Em 1888, Paul Otlet publicou o panfleto L’Afrique aux noirs. Nele Otlet dava continuação à voz paterna do espírito de civilização, também caracterizada nas primeiras proclamações do rei Leopoldo II acerca da África. Com as atrocidades no Congo sendo sistematicamente reveladas, Otlet, ainda assim, continuou a ver o rei Leopoldo II como um “visionário”. Em 1927, ele escreveu um tributo ao falecido rei (que havia morrido em 1909). Neste panfleto, Otlet reconheceu os aspectos problemáticos do projeto do Congo, mas julgou o rei Leopoldo II um “mestre sociólogo” e celebrou-o como “um grande homem cuja memória devemos manter”. Disse Otlet: “Leopoldo II era um rei de grandes ideias e grandes visões [...] um trabalhador, um construtor, um homem de realização.”

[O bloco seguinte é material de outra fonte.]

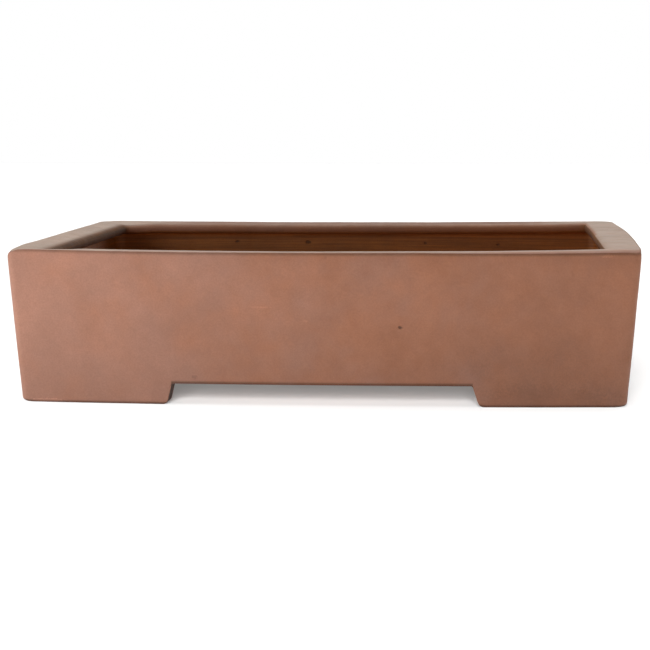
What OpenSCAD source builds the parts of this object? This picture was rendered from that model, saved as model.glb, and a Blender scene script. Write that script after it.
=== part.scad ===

Por trás da retórica da paz e do internacionalismo, Paul Otlet lutou para conciliar a sua altivez pacifista com o colonialismo europeu, em especial, do Congo Belga: “O projeto do Congo é principalmente um empreendimento cristão e humanitário” e “os africanos são homens e irmãos que devemos livrar de sua longa decadência moral e intelectual”. Por mais de uma vez, Otlet declarou ser o Rei Leopoldo II – “um visionário” e caracterizou todo o projeto europeu na África como “uma grande missão civilizadora”, uma vez que a colonização fez com que os povos colonizados “apreciassem os benefícios da civilização”. Otlet e Leopoldo II compartilhavam a convicção da superioridade da cultura europeia. Com a desclassificação dos arquivos coloniais da Bélgica, outras veredas coloniais da família Otlet poderão ser conhecidas e a colonialidade do projeto da Documentação desclassificada. Descolonizar o pensamento é o que esperamos dos arquivos porvir.